===== DATA LISTING

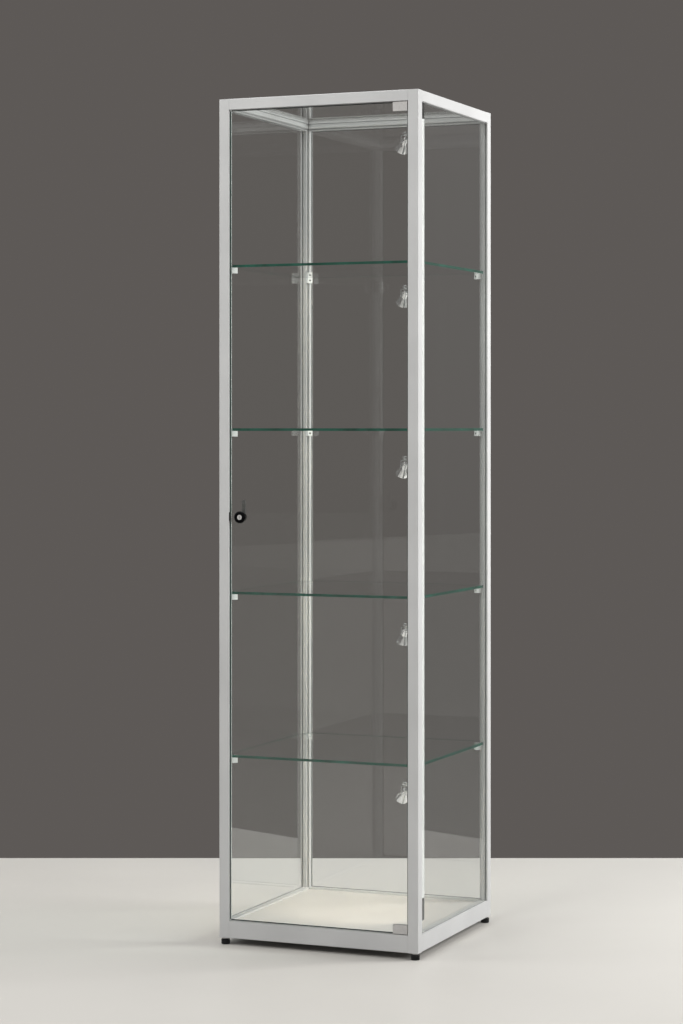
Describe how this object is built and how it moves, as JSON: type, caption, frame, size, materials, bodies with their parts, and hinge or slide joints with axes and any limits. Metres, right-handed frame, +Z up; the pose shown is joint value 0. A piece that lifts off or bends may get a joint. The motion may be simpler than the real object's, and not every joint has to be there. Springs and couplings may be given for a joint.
{
  "type": "display case",
  "caption": "Tall square display case with an aluminium frame, glass walls and shelves, a hinged lockable glass door, corner spotlights and levelling feet.",
  "frame": {"origin": "on the floor, under the middle of the case", "axes": "+Z up, -Y towards the door at the front, +X to the right seen from the front"},
  "size_m": [0.5, 0.5, 1.984],
  "materials": {
    "aluminium": "satin anodised",
    "clear_glass": "clear, polished",
    "white_board": "white laminate",
    "white_plastic": "semi-gloss white",
    "satin_metal": "satin",
    "black_nickel": "black nickel",
    "chrome": "polished",
    "black_plastic": "semi-gloss black"
  },
  "bodies": {
    "frame": {"front_left_post": "aluminium", "front_right_post": "aluminium", "rear_right_post": "aluminium", "rear_left_post": "aluminium", "top_rail_front": "aluminium", "bottom_rail_front": "aluminium", "top_rail_right": "aluminium", "bottom_rail_right": "aluminium", "top_rail_rear": "aluminium", "bottom_rail_rear": "aluminium", "top_rail_left": "aluminium", "bottom_rail_left": "aluminium", "base_board": "white_board", "glass_right": "clear_glass", "glass_rear": "clear_glass", "glass_left": "clear_glass", "glass_top": "clear_glass", "hinge_bush_top": "black_plastic", "hinge_bush_bottom": "black_plastic", "cable_cover": "white_plastic"},
    "door": {"glass_door": "clear_glass", "hinge_clamp_top": "satin_metal", "hinge_clamp_bottom": "satin_metal", "lock_housing": "black_nickel"},
    "lock": {"lock_barrel": "satin_metal", "lock_cam": "black_nickel"},
    "shelf_1": {"shelf_1": "clear_glass", "shelf_1_clip_front_left": "white_plastic", "shelf_1_clip_front_right": "white_plastic", "shelf_1_clip_rear_right": "white_plastic", "shelf_1_clip_rear_left": "white_plastic"},
    "shelf_2": {"shelf_2": "clear_glass", "shelf_2_clip_front_left": "white_plastic", "shelf_2_clip_front_right": "white_plastic", "shelf_2_clip_rear_right": "white_plastic", "shelf_2_clip_rear_left": "white_plastic"},
    "shelf_3": {"shelf_3": "clear_glass", "shelf_3_clip_front_left": "white_plastic", "shelf_3_clip_front_right": "white_plastic", "shelf_3_clip_rear_right": "white_plastic", "shelf_3_clip_rear_left": "white_plastic"},
    "shelf_4": {"shelf_4": "clear_glass", "shelf_4_clip_front_left": "white_plastic", "shelf_4_clip_front_right": "white_plastic", "shelf_4_clip_rear_right": "white_plastic", "shelf_4_clip_rear_left": "white_plastic"},
    "spot_1_bracket": {"spot_1_bracket": "chrome"},
    "spot_1_head": {"spot_1_head": "chrome"},
    "spot_2_bracket": {"spot_2_bracket": "chrome"},
    "spot_2_head": {"spot_2_head": "chrome"},
    "spot_3_bracket": {"spot_3_bracket": "chrome"},
    "spot_3_head": {"spot_3_head": "chrome"},
    "spot_4_bracket": {"spot_4_bracket": "chrome"},
    "spot_4_head": {"spot_4_head": "chrome"},
    "spot_5_bracket": {"spot_5_bracket": "chrome"},
    "spot_5_head": {"spot_5_head": "chrome"},
    "foot_front_left": {"foot_front_left": "black_plastic"},
    "foot_front_right": {"foot_front_right": "black_plastic"},
    "foot_rear_right": {"foot_rear_right": "black_plastic"},
    "foot_rear_left": {"foot_rear_left": "black_plastic"}
  },
  "joints": [
    {"name": "door_hinge", "type": "hinge", "parent": "frame", "child": "door", "pos_m": [0.2145, -0.2435, 1.0075], "axis": [0, 0, 1], "range_deg": [0, 110]},
    {"name": "lock_turn", "type": "hinge", "parent": "door", "child": "lock", "pos_m": [-0.198, -0.237, 1.003], "axis": [0, -1, 0], "range_deg": [0, 90]},
    {"name": "shelf_1_height", "type": "slide", "parent": "frame", "child": "shelf_1", "axis": [0, 0, 1], "range_m": [-0.02, 0.15]},
    {"name": "shelf_2_height", "type": "slide", "parent": "frame", "child": "shelf_2", "axis": [0, 0, 1], "range_m": [-0.02, 0.15]},
    {"name": "shelf_3_height", "type": "slide", "parent": "frame", "child": "shelf_3", "axis": [0, 0, 1], "range_m": [-0.02, 0.15]},
    {"name": "shelf_4_height", "type": "slide", "parent": "frame", "child": "shelf_4", "axis": [0, 0, 1], "range_m": [-0.02, 0.15]},
    {"name": "spot_1_swivel", "type": "hinge", "parent": "frame", "child": "spot_1_bracket", "pos_m": [0.19703, -0.19703, 0.39418], "axis": [-0.7071, 0.7071, 0], "range_deg": [-60, 60]},
    {"name": "spot_1_tilt", "type": "hinge", "parent": "spot_1_bracket", "child": "spot_1_head", "pos_m": [0.19703, -0.19703, 0.37468], "axis": [-0.7071, -0.7071, 0], "range_deg": [-30, 40]},
    {"name": "spot_2_swivel", "type": "hinge", "parent": "frame", "child": "spot_2_bracket", "pos_m": [0.19703, -0.19703, 0.75924], "axis": [-0.7071, 0.7071, 0], "range_deg": [-60, 60]},
    {"name": "spot_2_tilt", "type": "hinge", "parent": "spot_2_bracket", "child": "spot_2_head", "pos_m": [0.19703, -0.19703, 0.73974], "axis": [-0.7071, -0.7071, 0], "range_deg": [-30, 40]},
    {"name": "spot_3_swivel", "type": "hinge", "parent": "frame", "child": "spot_3_bracket", "pos_m": [0.19703, -0.19703, 1.14348], "axis": [-0.7071, 0.7071, 0], "range_deg": [-60, 60]},
    {"name": "spot_3_tilt", "type": "hinge", "parent": "spot_3_bracket", "child": "spot_3_head", "pos_m": [0.19703, -0.19703, 1.12398], "axis": [-0.7071, -0.7071, 0], "range_deg": [-30, 40]},
    {"name": "spot_4_swivel", "type": "hinge", "parent": "frame", "child": "spot_4_bracket", "pos_m": [0.19703, -0.19703, 1.53676], "axis": [-0.7071, 0.7071, 0], "range_deg": [-60, 60]},
    {"name": "spot_4_tilt", "type": "hinge", "parent": "spot_4_bracket", "child": "spot_4_head", "pos_m": [0.19703, -0.19703, 1.51726], "axis": [-0.7071, -0.7071, 0], "range_deg": [-30, 40]},
    {"name": "spot_5_swivel", "type": "hinge", "parent": "frame", "child": "spot_5_bracket", "pos_m": [0.19703, -0.19703, 1.8891], "axis": [-0.7071, 0.7071, 0], "range_deg": [-60, 60]},
    {"name": "spot_5_tilt", "type": "hinge", "parent": "spot_5_bracket", "child": "spot_5_head", "pos_m": [0.19703, -0.19703, 1.8696], "axis": [-0.7071, -0.7071, 0], "range_deg": [-30, 40]},
    {"name": "foot_front_left_height", "type": "slide", "parent": "frame", "child": "foot_front_left", "axis": [0, 0, -1], "range_m": [0, 0.01]},
    {"name": "foot_front_right_height", "type": "slide", "parent": "frame", "child": "foot_front_right", "axis": [0, 0, -1], "range_m": [0, 0.01]},
    {"name": "foot_rear_right_height", "type": "slide", "parent": "frame", "child": "foot_rear_right", "axis": [0, 0, -1], "range_m": [0, 0.01]},
    {"name": "foot_rear_left_height", "type": "slide", "parent": "frame", "child": "foot_rear_left", "axis": [0, 0, -1], "range_m": [0, 0.01]}
  ]
}
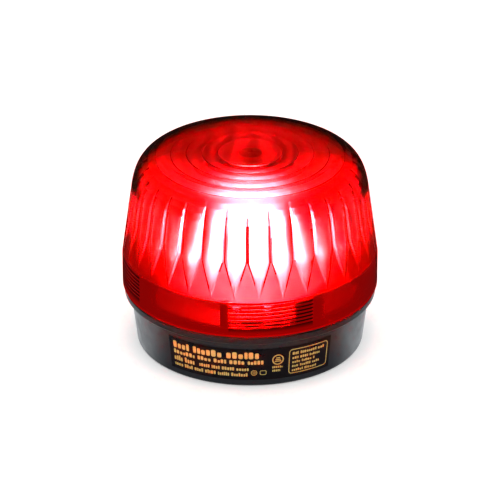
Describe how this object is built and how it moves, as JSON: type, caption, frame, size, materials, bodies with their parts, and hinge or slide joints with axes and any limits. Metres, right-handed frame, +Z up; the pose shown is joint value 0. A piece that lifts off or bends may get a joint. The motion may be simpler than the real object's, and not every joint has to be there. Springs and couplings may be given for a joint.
{
  "type": "strobe beacon",
  "caption": "Round warning strobe with a red ribbed dome lens that screws onto a dark base over a xenon flash circuit.",
  "frame": {"origin": "centre of the flat underside of the base", "axes": "+Z up through the top of the dome, -Y towards the front with the rating label, +X to the right of the front"},
  "size_m": [0.1, 0.1, 0.0794],
  "materials": {
    "housing_plastic": "fine satin",
    "label_film": "printed film",
    "seal_rubber": "matt",
    "board_laminate": "solder mask",
    "screw_steel": "zinc plated",
    "solder": "bright",
    "ferrite": "matt",
    "bobbin_plastic": "moulded",
    "winding_tape": "polyester tape",
    "coil_plastic": "moulded",
    "copper_wire": "enamelled",
    "capacitor_sleeve": "shrink sleeve",
    "lead_wire": "tinned",
    "film_capacitor": "dipped",
    "transistor_plastic": "moulded",
    "sink_aluminium": "milled",
    "resistor_coat": "lacquer",
    "terminal_plastic": "moulded",
    "reflector_white": "gloss white",
    "holder_ceramic": "matt",
    "tube_glass": "clear",
    "lens_red": "clear polycarbonate"
  },
  "bodies": {
    "base": {"base_housing": "housing_plastic", "rating_label": "label_film", "wire_grommet": "seal_rubber", "circuit_board": "board_laminate", "board_screws": "screw_steel", "solder_joints": "solder", "transformer_core": "ferrite", "transformer_bobbin": "bobbin_plastic", "transformer_winding": "winding_tape", "trigger_coil_bobbin": "coil_plastic", "trigger_coil_winding": "copper_wire", "flash_capacitor": "capacitor_sleeve", "capacitor_leads": "lead_wire", "input_capacitor": "capacitor_sleeve", "trigger_capacitor": "film_capacitor", "power_transistor": "transistor_plastic", "heat_sink": "sink_aluminium", "transistor_screw": "screw_steel", "thyristor": "transistor_plastic", "rectifier_diodes": "transistor_plastic", "resistors": "resistor_coat", "terminal_block": "terminal_plastic", "terminal_screws": "screw_steel", "cover_deck": "housing_plastic", "reflector_dish": "reflector_white", "deck_screws": "screw_steel", "tube_holder": "holder_ceramic", "flash_tube": "tube_glass", "tube_electrodes": "lead_wire", "trigger_wire": "lead_wire"},
    "seal": {"lens_seal": "seal_rubber"},
    "lens": {"lens": "lens_red"}
  },
  "joints": [
    {"name": "lens_lift", "type": "slide", "parent": "base", "child": "seal", "axis": [0, 0, 1], "range_m": [0, 0.00076]},
    {"name": "lens_turn", "type": "hinge", "parent": "seal", "child": "lens", "pos_m": [0, 0, 0.03], "axis": [0, 0, 1], "range_deg": [0, 45]}
  ],
  "couplings": [
    {"joint": "lens_lift", "follows": "lens_turn", "m_per_rad": 0.00095493}
  ]
}
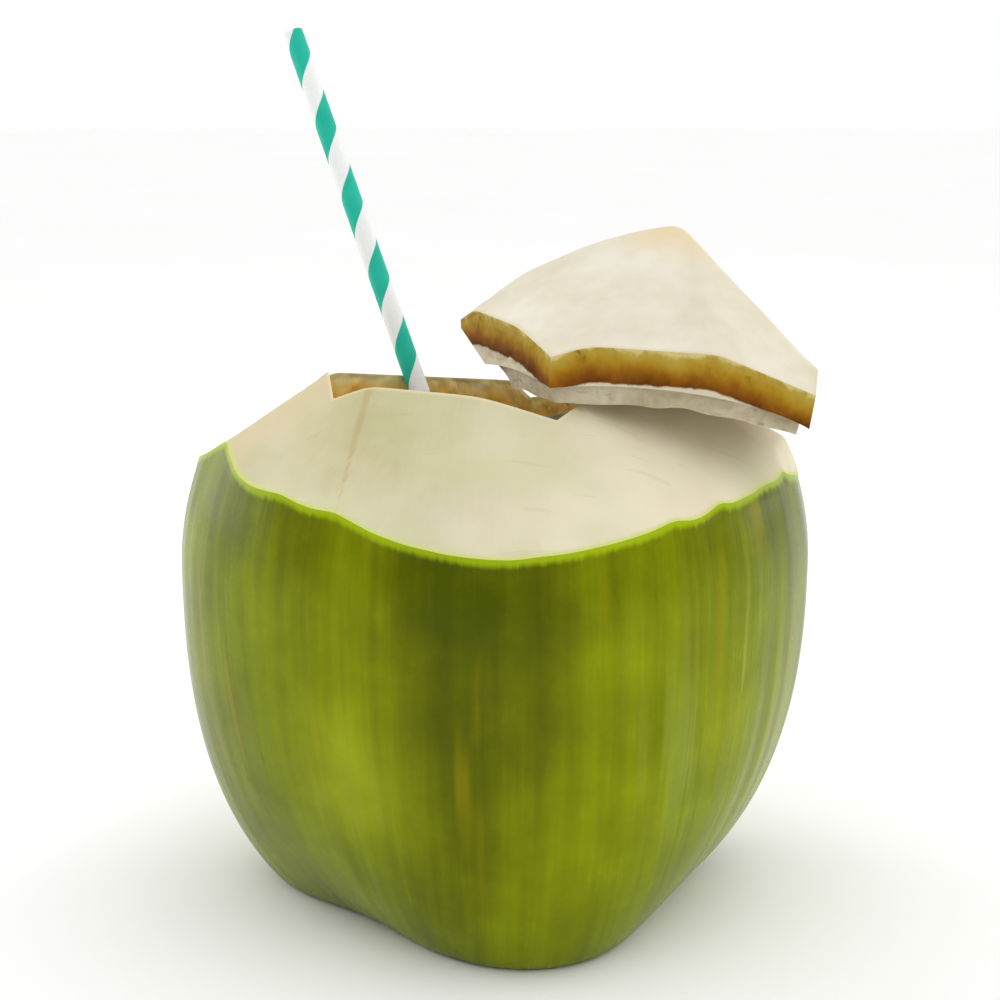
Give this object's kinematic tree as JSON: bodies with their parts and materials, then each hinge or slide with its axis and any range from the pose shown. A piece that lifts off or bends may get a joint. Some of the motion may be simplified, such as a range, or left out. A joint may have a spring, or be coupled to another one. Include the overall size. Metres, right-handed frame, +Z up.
{
  "type": "green coconut",
  "caption": "Green drinking coconut with its top trimmed and cut open, the lid lying on the mouth and a striped paper straw.",
  "frame": {"origin": "middle of the flat spot that the coconut stands on, on its upright axis", "axes": "+Z up through the mouth, -Y towards the front, where the mouth's rim has its notch, +X towards the side where the lid lies"},
  "size_m": [0.1809, 0.18, 0.2467],
  "materials": {
    "green_skin": "waxy",
    "cut_husk": "matt",
    "striped_paper": "matt"
  },
  "bodies": {
    "root": {"coconut": "green_skin", "lid": "cut_husk", "straw": "striped_paper"}
  },
  "joints": []
}
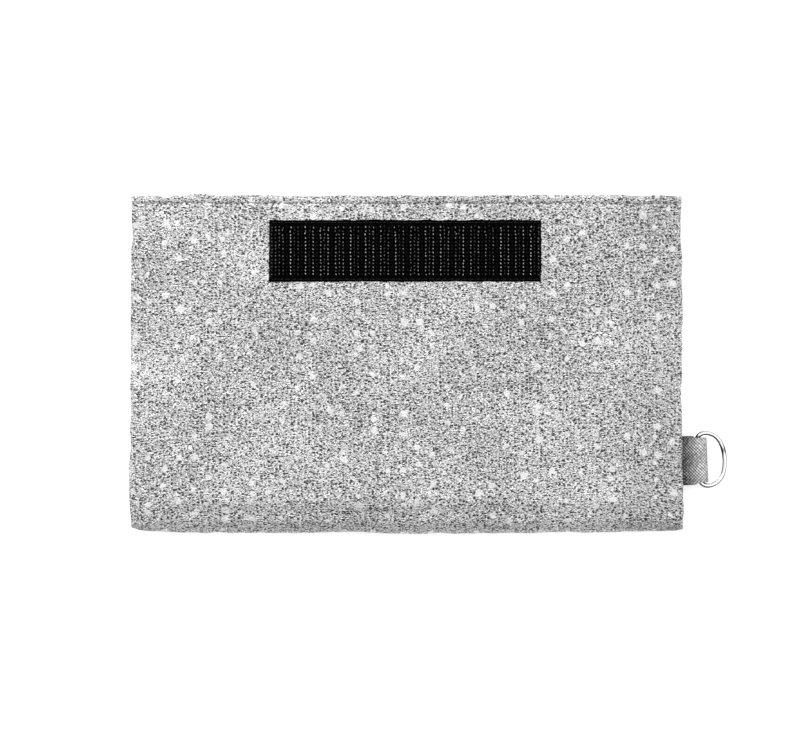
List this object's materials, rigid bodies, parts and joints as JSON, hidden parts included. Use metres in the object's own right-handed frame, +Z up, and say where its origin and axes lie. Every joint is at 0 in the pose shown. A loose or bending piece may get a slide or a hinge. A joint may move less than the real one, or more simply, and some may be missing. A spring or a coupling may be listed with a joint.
{
  "type": "lipo safe bag",
  "caption": "Flat fire-resistant pouch for lithium-polymer packs, with a hook-and-loop flap folded behind it and a D-ring on a side tab.",
  "frame": {"origin": "under the middle of the bag and its ring together, on the plane that the bag lies on", "axes": "+X along the mouth towards the side with the ring, +Y from the bottom fold to the mouth, +Z up, out of the front of the bag"},
  "size_m": [0.2426, 0.137, 0.014],
  "materials": {
    "silver_cloth": "aluminium film on woven glass fibre, finely crinkled",
    "liner_cloth": "plain woven glass fibre",
    "thread": "twisted thread",
    "hook_tape": "woven nylon",
    "hooks": "nylon monofilament hooks",
    "loop_tape": "woven nylon",
    "loop_pile": "brushed loop pile",
    "tape_thread": "twisted thread",
    "webbing": "twill-woven webbing",
    "ring_metal": "bright nickel-plated steel wire"
  },
  "bodies": {
    "bag": {"front_cloth": "silver_cloth", "bottom_fold_cloth": "silver_cloth", "back_cloth": "silver_cloth", "back_recess_cloth": "silver_cloth", "front_liner": "liner_cloth", "bottom_fold_liner": "liner_cloth", "back_liner": "liner_cloth", "mouth_hem": "silver_cloth", "mouth_hem_stitch": "thread", "seam_left": "liner_cloth", "seam_right": "liner_cloth", "seam_stitch_left": "thread", "seam_stitch_right": "thread", "hook_tape": "hook_tape", "hook_field": "hooks", "hook_tape_stitch": "tape_thread", "tab_anchor": "webbing"},
    "mouth_turn": {"turn_cloth": "silver_cloth", "turn_liner": "liner_cloth"},
    "mouth_wrap": {"wrap_cloth": "silver_cloth", "wrap_liner": "liner_cloth", "wrap_hem": "silver_cloth"},
    "flap": {"flap_cloth": "silver_cloth", "flap_liner": "liner_cloth", "flap_hem": "silver_cloth", "flap_hem_stitch": "thread", "loop_tape": "loop_tape", "loop_pile": "loop_pile", "loop_tape_stitch": "tape_thread"},
    "ring_tab": {"tab_loop": "webbing"},
    "ring": {"d_ring": "ring_metal"}
  },
  "joints": [
    {"name": "mouth_fold", "type": "hinge", "parent": "bag", "child": "mouth_turn", "pos_m": [0, 0.067, 0.00355], "axis": [1, 0, 0], "range_deg": [0, 122.5]},
    {"name": "wrap_fold", "type": "hinge", "parent": "mouth_turn", "child": "mouth_wrap", "pos_m": [0, 0.067, 0.00195], "axis": [1, 0, 0], "range_deg": [0, 122.5]},
    {"name": "flap_fold", "type": "hinge", "parent": "mouth_wrap", "child": "flap", "pos_m": [0, 0.05496, 0.0013], "axis": [1, 0, 0], "range_deg": [0, 115]},
    {"name": "tab_fold", "type": "hinge", "parent": "bag", "child": "ring_tab", "pos_m": [0.10392, -0.0393, 0.0053], "axis": [0.0422, -0.999, -0.0112], "range_deg": [-60, 89]},
    {"name": "ring_swing", "type": "hinge", "parent": "ring_tab", "child": "ring", "pos_m": [0.10928, -0.03906, 0.00388], "axis": [0.0842, -0.9962, -0.0223], "range_deg": [-100, 100]}
  ],
  "couplings": [
    {"joint": "wrap_fold", "follows": "mouth_fold", "ratio": 1},
    {"joint": "flap_fold", "follows": "mouth_fold", "ratio": 0.93878}
  ]
}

==========

[WHAT THE TASK REQUIRES]
In the entries above, identify each line that includes the string "JSON", then copy it.

[COMPLETE OUTPUT]
Describe how this object is built and how it moves, as JSON: type, caption, frame, size, materials, bodies with their parts, and hinge or slide joints with axes and any limits. Metres, right-handed frame, +Z up; the pose shown is joint value 0. A piece that lifts off or bends may get a joint. The motion may be simpler than the real object's, and not every joint has to be there. Springs and couplings may be given for a joint.
Describe how this object is built and how it moves, as JSON: type, caption, frame, size, materials, bodies with their parts, and hinge or slide joints with axes and any limits. Metres, right-handed frame, +Z up; the pose shown is joint value 0. A piece that lifts off or bends may get a joint. The motion may be simpler than the real object's, and not every joint has to be there. Springs and couplings may be given for a joint.
Give this object's kinematic tree as JSON: bodies with their parts and materials, then each hinge or slide with its axis and any range from the pose shown. A piece that lifts off or bends may get a joint. Some of the motion may be simplified, such as a range, or left out. A joint may have a spring, or be coupled to another one. Include the overall size. Metres, right-handed frame, +Z up.
List this object's materials, rigid bodies, parts and joints as JSON, hidden parts included. Use metres in the object's own right-handed frame, +Z up, and say where its origin and axes lie. Every joint is at 0 in the pose shown. A loose or bending piece may get a slide or a hinge. A joint may move less than the real one, or more simply, and some may be missing. A spring or a coupling may be listed with a joint.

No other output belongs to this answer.